COLLECTED MATERIAL:
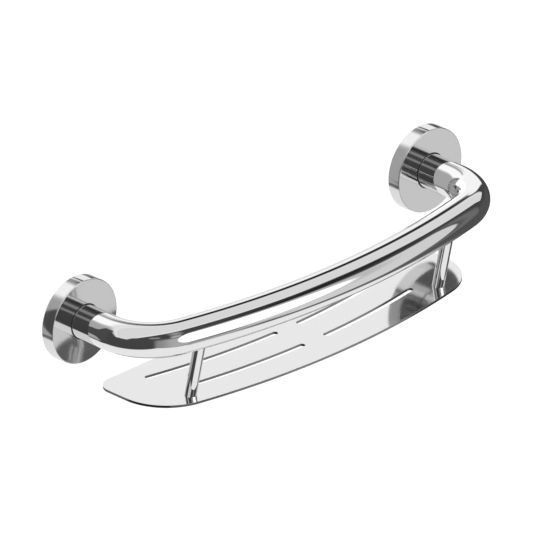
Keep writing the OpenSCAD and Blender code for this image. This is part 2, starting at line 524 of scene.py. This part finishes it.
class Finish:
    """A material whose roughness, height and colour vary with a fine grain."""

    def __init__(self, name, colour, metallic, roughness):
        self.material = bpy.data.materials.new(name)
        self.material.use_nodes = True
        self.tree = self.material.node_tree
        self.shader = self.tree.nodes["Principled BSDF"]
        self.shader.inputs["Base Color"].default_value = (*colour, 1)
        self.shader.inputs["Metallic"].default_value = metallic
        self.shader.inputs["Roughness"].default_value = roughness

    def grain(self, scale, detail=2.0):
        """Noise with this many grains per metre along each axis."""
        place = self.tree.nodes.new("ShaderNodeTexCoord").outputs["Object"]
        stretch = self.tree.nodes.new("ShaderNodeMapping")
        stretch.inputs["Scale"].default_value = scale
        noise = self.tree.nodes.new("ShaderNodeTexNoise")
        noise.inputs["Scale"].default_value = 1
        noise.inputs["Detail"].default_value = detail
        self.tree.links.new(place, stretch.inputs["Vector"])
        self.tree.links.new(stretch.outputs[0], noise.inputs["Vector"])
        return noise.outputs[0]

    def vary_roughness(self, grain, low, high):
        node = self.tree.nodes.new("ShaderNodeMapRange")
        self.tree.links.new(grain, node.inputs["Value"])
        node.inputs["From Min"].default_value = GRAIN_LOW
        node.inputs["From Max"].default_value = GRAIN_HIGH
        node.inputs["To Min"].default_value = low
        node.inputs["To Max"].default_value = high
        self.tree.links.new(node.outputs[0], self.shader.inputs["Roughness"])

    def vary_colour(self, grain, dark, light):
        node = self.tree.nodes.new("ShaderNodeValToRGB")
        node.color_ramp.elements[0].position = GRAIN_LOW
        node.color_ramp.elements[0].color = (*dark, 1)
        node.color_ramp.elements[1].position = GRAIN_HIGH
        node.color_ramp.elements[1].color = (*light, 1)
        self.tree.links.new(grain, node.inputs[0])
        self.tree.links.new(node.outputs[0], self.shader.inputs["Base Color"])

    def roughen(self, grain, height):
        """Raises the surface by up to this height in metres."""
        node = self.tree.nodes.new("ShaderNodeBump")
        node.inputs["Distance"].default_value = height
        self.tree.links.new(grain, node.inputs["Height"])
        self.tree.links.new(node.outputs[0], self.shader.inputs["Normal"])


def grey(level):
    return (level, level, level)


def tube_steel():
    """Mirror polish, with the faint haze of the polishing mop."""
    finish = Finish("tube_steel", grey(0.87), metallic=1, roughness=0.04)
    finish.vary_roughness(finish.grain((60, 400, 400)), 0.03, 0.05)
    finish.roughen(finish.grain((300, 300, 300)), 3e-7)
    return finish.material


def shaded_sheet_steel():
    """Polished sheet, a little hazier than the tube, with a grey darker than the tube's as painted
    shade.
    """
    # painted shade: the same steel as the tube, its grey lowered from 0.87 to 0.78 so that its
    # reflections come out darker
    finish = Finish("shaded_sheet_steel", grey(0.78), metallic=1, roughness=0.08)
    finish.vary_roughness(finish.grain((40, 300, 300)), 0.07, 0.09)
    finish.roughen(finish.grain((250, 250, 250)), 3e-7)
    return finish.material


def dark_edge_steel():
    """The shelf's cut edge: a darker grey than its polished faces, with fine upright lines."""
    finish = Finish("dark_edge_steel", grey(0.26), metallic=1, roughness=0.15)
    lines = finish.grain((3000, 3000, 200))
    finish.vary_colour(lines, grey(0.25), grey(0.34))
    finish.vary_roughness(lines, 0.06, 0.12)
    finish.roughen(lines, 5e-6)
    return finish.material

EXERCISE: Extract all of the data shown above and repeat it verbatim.

EXERCISE ANSWER:
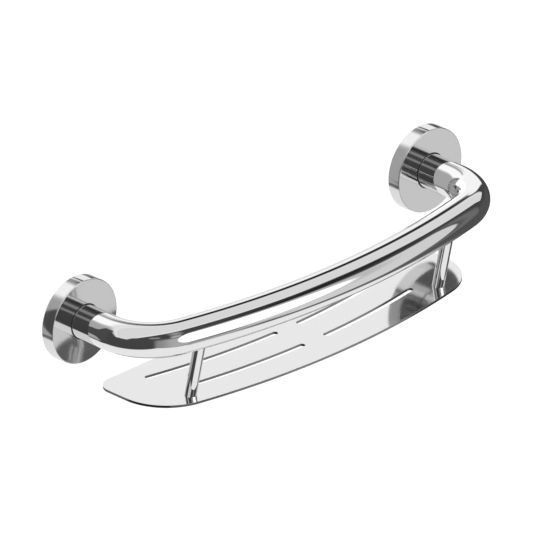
Keep writing the OpenSCAD and Blender code for this image. This is part 2, starting at line 524 of scene.py. This part finishes it.
class Finish:
    """A material whose roughness, height and colour vary with a fine grain."""

    def __init__(self, name, colour, metallic, roughness):
        self.material = bpy.data.materials.new(name)
        self.material.use_nodes = True
        self.tree = self.material.node_tree
        self.shader = self.tree.nodes["Principled BSDF"]
        self.shader.inputs["Base Color"].default_value = (*colour, 1)
        self.shader.inputs["Metallic"].default_value = metallic
        self.shader.inputs["Roughness"].default_value = roughness

    def grain(self, scale, detail=2.0):
        """Noise with this many grains per metre along each axis."""
        place = self.tree.nodes.new("ShaderNodeTexCoord").outputs["Object"]
        stretch = self.tree.nodes.new("ShaderNodeMapping")
        stretch.inputs["Scale"].default_value = scale
        noise = self.tree.nodes.new("ShaderNodeTexNoise")
        noise.inputs["Scale"].default_value = 1
        noise.inputs["Detail"].default_value = detail
        self.tree.links.new(place, stretch.inputs["Vector"])
        self.tree.links.new(stretch.outputs[0], noise.inputs["Vector"])
        return noise.outputs[0]

    def vary_roughness(self, grain, low, high):
        node = self.tree.nodes.new("ShaderNodeMapRange")
        self.tree.links.new(grain, node.inputs["Value"])
        node.inputs["From Min"].default_value = GRAIN_LOW
        node.inputs["From Max"].default_value = GRAIN_HIGH
        node.inputs["To Min"].default_value = low
        node.inputs["To Max"].default_value = high
        self.tree.links.new(node.outputs[0], self.shader.inputs["Roughness"])

    def vary_colour(self, grain, dark, light):
        node = self.tree.nodes.new("ShaderNodeValToRGB")
        node.color_ramp.elements[0].position = GRAIN_LOW
        node.color_ramp.elements[0].color = (*dark, 1)
        node.color_ramp.elements[1].position = GRAIN_HIGH
        node.color_ramp.elements[1].color = (*light, 1)
        self.tree.links.new(grain, node.inputs[0])
        self.tree.links.new(node.outputs[0], self.shader.inputs["Base Color"])

    def roughen(self, grain, height):
        """Raises the surface by up to this height in metres."""
        node = self.tree.nodes.new("ShaderNodeBump")
        node.inputs["Distance"].default_value = height
        self.tree.links.new(grain, node.inputs["Height"])
        self.tree.links.new(node.outputs[0], self.shader.inputs["Normal"])


def grey(level):
    return (level, level, level)


def tube_steel():
    """Mirror polish, with the faint haze of the polishing mop."""
    finish = Finish("tube_steel", grey(0.87), metallic=1, roughness=0.04)
    finish.vary_roughness(finish.grain((60, 400, 400)), 0.03, 0.05)
    finish.roughen(finish.grain((300, 300, 300)), 3e-7)
    return finish.material


def shaded_sheet_steel():
    """Polished sheet, a little hazier than the tube, with a grey darker than the tube's as painted
    shade.
    """
    # painted shade: the same steel as the tube, its grey lowered from 0.87 to 0.78 so that its
    # reflections come out darker
    finish = Finish("shaded_sheet_steel", grey(0.78), metallic=1, roughness=0.08)
    finish.vary_roughness(finish.grain((40, 300, 300)), 0.07, 0.09)
    finish.roughen(finish.grain((250, 250, 250)), 3e-7)
    return finish.material


def dark_edge_steel():
    """The shelf's cut edge: a darker grey than its polished faces, with fine upright lines."""
    finish = Finish("dark_edge_steel", grey(0.26), metallic=1, roughness=0.15)
    lines = finish.grain((3000, 3000, 200))
    finish.vary_colour(lines, grey(0.25), grey(0.34))
    finish.vary_roughness(lines, 0.06, 0.12)
    finish.roughen(lines, 5e-6)
    return finish.material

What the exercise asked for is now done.